SB 973 — Insurance: Required coverage for over‑the‑counter contraception and emergency contraception

Status and key dates
- Bill number: SB 973 (Substitute S-3 as reported)
- Sponsor: Senator Mary Cavanagh
- Introduced: Jan 29, 2025 (committee materials also show earlier Senate activity on substitute S‑3)
- Effective / implementation timing in bill text: coverage requirement begins January 1, 2026
- Committee: Health Policy
- Current procedural status (per materials provided): placed on second reading

Purpose / intent
- To increase access to contraception by requiring health insurers that already cover contraceptives to provide point‑of‑sale coverage at in‑network pharmacies for over‑the‑counter (OTC) contraception and emergency contraception without requiring a prescription.

Major provisions
- Insurer coverage requirement (beginning Jan 1, 2026): An insurer that delivers, issues, or renews a Michigan health insurance policy that provides coverage for contraceptives must provide coverage at an in‑network pharmacy for OTC contraception and emergency contraception without a prescription.
- Scope: Applies to insurers only where the health plan already provides contraceptive coverage.
- Definitions:
- "Contraception" — a drug, device, or other product covered on the insurer’s formulary that is FDA‑approved to prevent pregnancy; explicitly includes hormonal drugs administered orally, transdermally, or intravaginally.
- "Emergency contraception" — an FDA‑approved drug to prevent pregnancy after unprotected intercourse or suspected contraceptive failure.
- Administrative limits: Required coverage is subject to the insurer’s existing utilization management, prior authorization, quantity limit, or precertification rules.
- Enforcement/penalties: Existing Insurance Code enforcement provisions (administrative hearings and civil fines) may apply for violations.

Who would be affected
- Insurers: Health plans issued, delivered, or renewed in Michigan that currently cover contraceptives will need to provide point‑of‑sale, in‑network coverage for OTC and emergency contraceptives without a prescription.
- Insured individuals: Plan members would be able to obtain OTC contraception and emergency contraception at in‑network pharmacies without a prescription—potentially reducing out‑of‑pocket costs and barriers to access.
- Pharmacies and pharmacy networks: In‑network pharmacies will be the point of dispensing for covered OTC contraceptives; pharmacy billing and reimbursement processes may require adjustments.
- Medicaid (related bill SB 974): SB 973 addresses private insurance; a companion Senate bill (SB 974) would require Medicaid to cover OTC contraception without a prescription. Analyses flag that the Medicaid change could have a significant and uncertain fiscal impact.

Fiscal impact
- Nonpartisan Senate staff analysis: SB 973 would have no direct fiscal impact on State or local government.
- House Fiscal Agency notes: enforcement fines under the Insurance Code are possible (civil fines up to specified statutory caps), which could produce general fund receipts if violations occur.
- Medicaid (SB 974): Separately, expanding Medicaid access to dispense preferred‑list contraceptives without prescriptions could carry a significant fiscal cost to the Department of Health and Human Services; scope and cost are uncertain.

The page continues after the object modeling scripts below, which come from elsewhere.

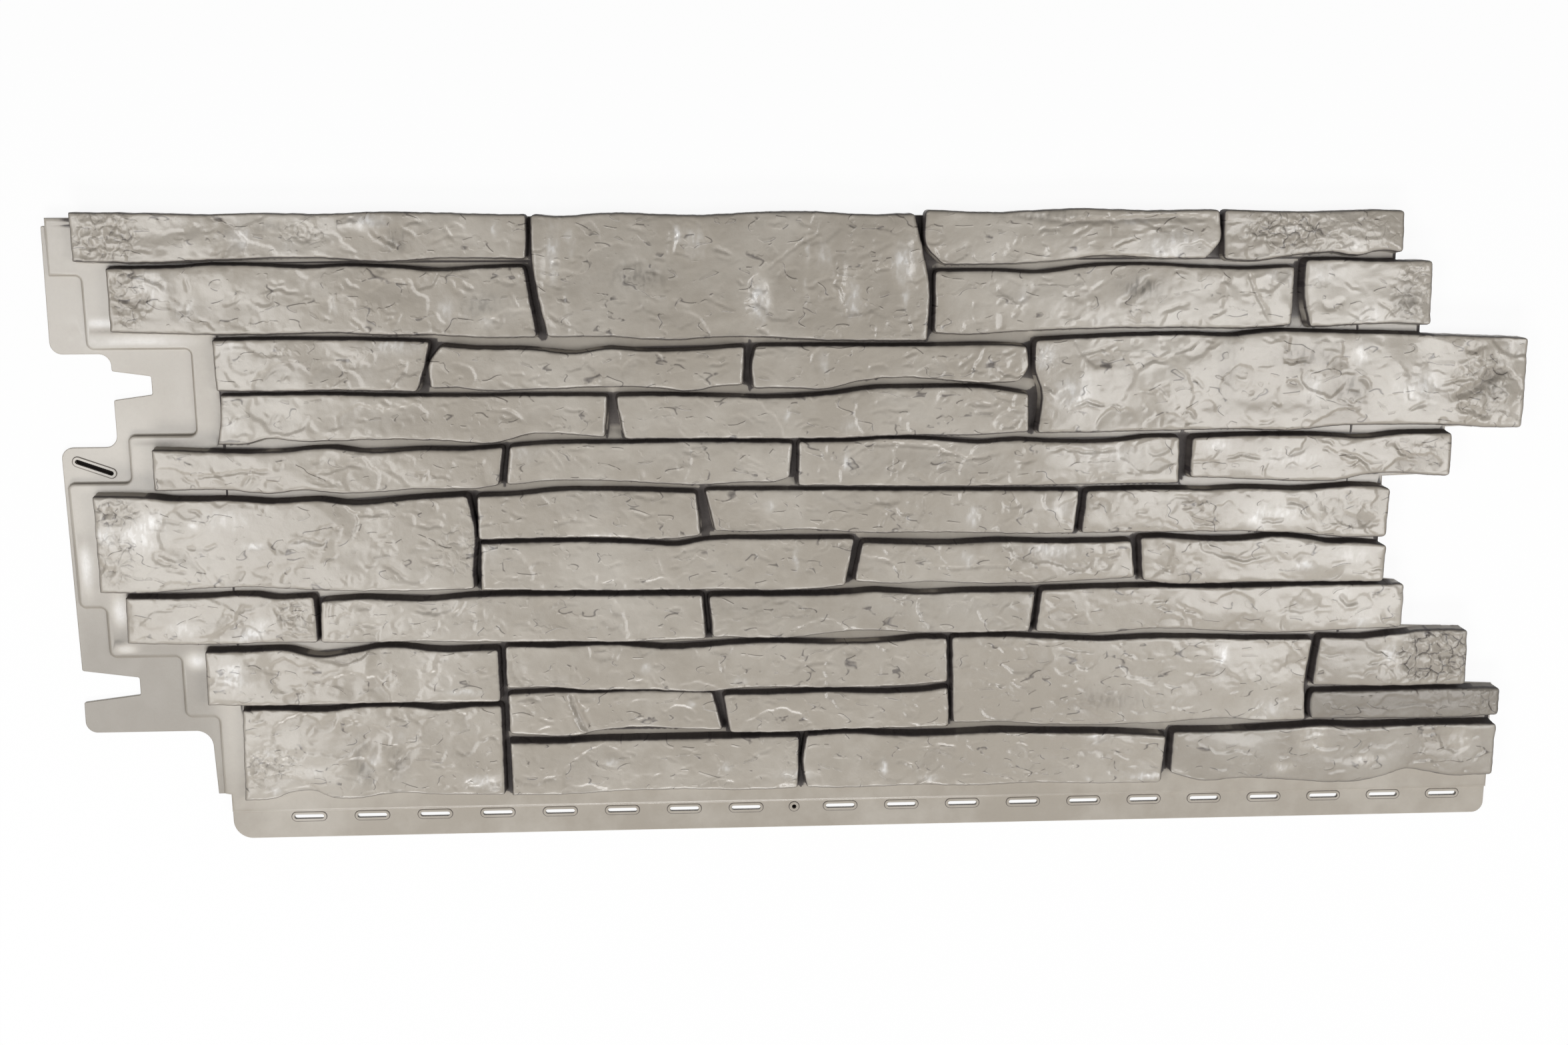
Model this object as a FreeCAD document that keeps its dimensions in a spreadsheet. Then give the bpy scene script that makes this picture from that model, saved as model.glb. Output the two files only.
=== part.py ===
import FreeCAD, Part
import math
import os

os.makedirs("parts", exist_ok=True)

doc = FreeCAD.newDocument("siding_panel")

# Driving sizes of the moulding, in millimetres and degrees
SIZES = {
    "sheet_thickness": 2.5,
    "wall_thickness": 2.5,
    "deck_level": 6.5,
    "lap_level": 3.0,
    "stone_corner_cut": 3.0,
    "deck_corner": 5.0,
    "flange_corner": 9.0,
    "flange_root_corner": 13.0,
    "notch_corner": 1.5,
    "strip_left_corner": 15.0,
    "strip_right_corner": 9.0,
    "rise_low": 8.5,
    "rise_shallow": 9.5,
    "rise_middle": 10.5,
    "rise_high": 11.75,
    "rise_proud": 13.0,
    "slot_length": 23.5,
    "slot_width": 3.6,
    "slot_pitch": 50.0,
    "slot_line": -229.6,
    "left_slot_start": -394.0,
    "left_slot_count": 8,
    "right_slot_start": 32.5,
    "right_slot_count": 11,
    "rim_margin": 2.2,
    "rim_height": 0.6,
    "pilot_bore": 3.6,
    "pilot_place": -5.0,
    "pilot_rim": 8.4,
    "side_slot_length": 30.0,
    "side_slot_angle": -20.0,
    "side_slot_across": -540.0,
    "side_slot_up": 55.0,
    "core_overrun": 1.0,
    "rib_thickness": 2.0,
    "rib_height": 4.5,
    "rib_pitch": 100.0,
    "rib_start": -400.0,
    "rib_count": 9,
    "rib_far_end": 205.0,
    "rib_near_end": -222.0,
    "lap_across": 434.0,
    "lap_up": 209.0,
}

sheet = doc.addObject("Spreadsheet::Sheet", "dims")
for number, name in enumerate(SIZES, start=1):
    sheet.set("A%d" % number, name)
    sheet.set("B%d" % number, str(SIZES[name]))
    sheet.setAlias("B%d" % number, name)
doc.recompute()


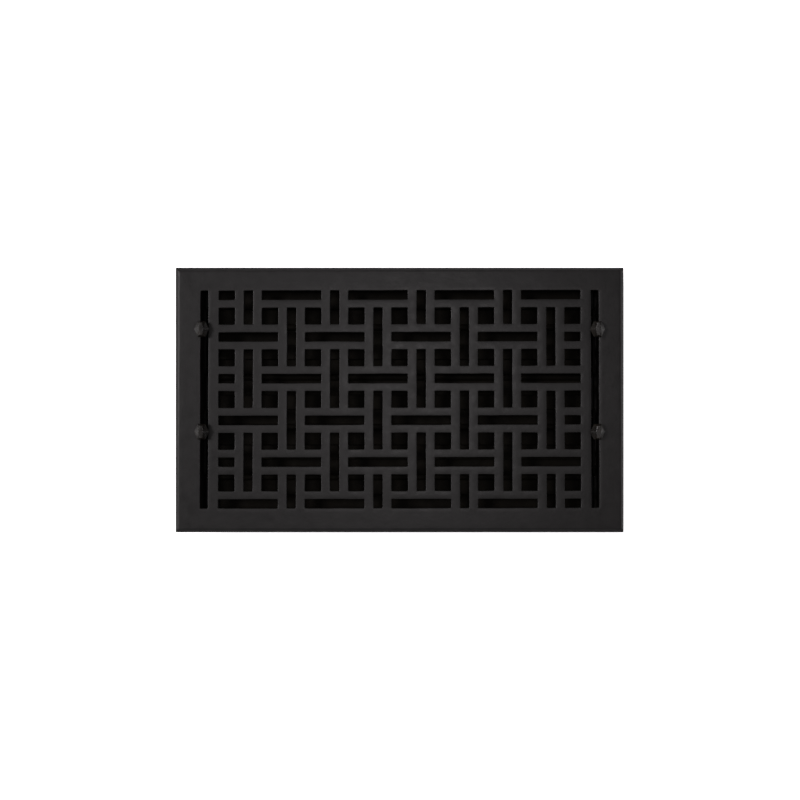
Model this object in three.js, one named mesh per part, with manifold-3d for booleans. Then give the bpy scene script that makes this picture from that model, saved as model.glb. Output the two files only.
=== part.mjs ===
// Cast iron floor register: a basket-weave grille plate over a sheet steel damper with two banks of
// louvre blades. Millimetres, +Z up. The origin is on the floor under the middle of the damper box.
// +X runs along the plate and +Y across it, and each bank has its link bars and knobs at both ends.
import * as THREE from 'three';
import { mergeVertices } from 'three/addons/utils/BufferGeometryUtils.js';
import Module from 'manifold-3d';

const wasm = await Module();
wasm.setup();

// Face plate
const plateLength = 390;
const plateWidth = 230.5;
const plateThickness = 5;
const bevelRun = 2.8;
const bevelDrop = 2;
const seatDepth = 0.8;

// Margins and bars of the openings, from the plate's ends and long sides inwards, and how far the
// openings are cast above the plate's middle
const endRim = 21.6;
const sideRim = 20.6;
const endSlotWidth = 7;
const endBarWidth = 8.9;
const columnBarWidth = 7.7;
const rowBarWidth = 6.9;
const uprightSlotWidth = 8;
const levelSlotWidth = 8;
const squareColumns = 9;
const squareRows = 5;
const weaveShift = 0.6;

// Damper: blades, strips and ledges, and the room they have to turn
const bankNames = ['upper', 'lower'];
const bladesPerBank = 2;
const floorLap = 14.75;
const sheetThickness = 1;
const stripWidth = 12.1;
const ledgeUpper = 17.5;
const ledgeLower = 13.5;
const bladeEdgeGap = 0.4;
const bladeEndGap = 2.8;
const bladeSheet = 1;
const bladeTopClearance = 3.3;
const bladeFloorClearance = 2.3;
const frameRise = 3;
const frameSkirt = 12;
const journalDepth = 13;

// Cranked rods and link bars
const rodDiameter = 3;
const beadWall = 1.3;
const crankReach = 9;
const crankRise = 8;
const journalToCrank = 0.5;
const crankToBar = 1.6;
const barThickness = 1.8;
const barHeight = 7.5;
const barOverhang = 7.5;
const barOffsetInSlot = 1.3;
const pinHeadDiameter = 4.8;
const pinHeadThickness = 0.8;
const pinHeadGap = 0.4;
const pinHeadToWall = 2.2;

// Knobs, each on its link bar's tab
const knobSides = 6;
const knobWidth = 13.6;
const knobLength = 14.2;
const knobTopWidth = 4.4;
const knobTopLength = 11;
const knobSkirtHeight = 2.8;
const knobSlopeHeight = 4.6;
const knobUndercut = 1.2;
const knobLift = 1.6;
const knobShift = 9.9;
const tabWidth = 6;
const tabInKnob = 4.2;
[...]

Practical effects and considerations
- Increases direct, pharmacy‑based access to OTC contraceptives and emergency contraception for people covered by private plans that already include contraceptive benefits.
- Insurer utilization controls remain available, which could affect practical access (prior authorization, quantity limits).
- Coordination needed between insurers and pharmacy networks to implement point‑of‑sale reimbursement for OTC products.
- Separate legislative or administrative action (SB 974) would be needed to create equivalent prescription‑free access for Medicaid enrollees; that change raises fiscal and operational questions for the Medicaid program.

Compiled from official sources — confirm details with the bill’s official record.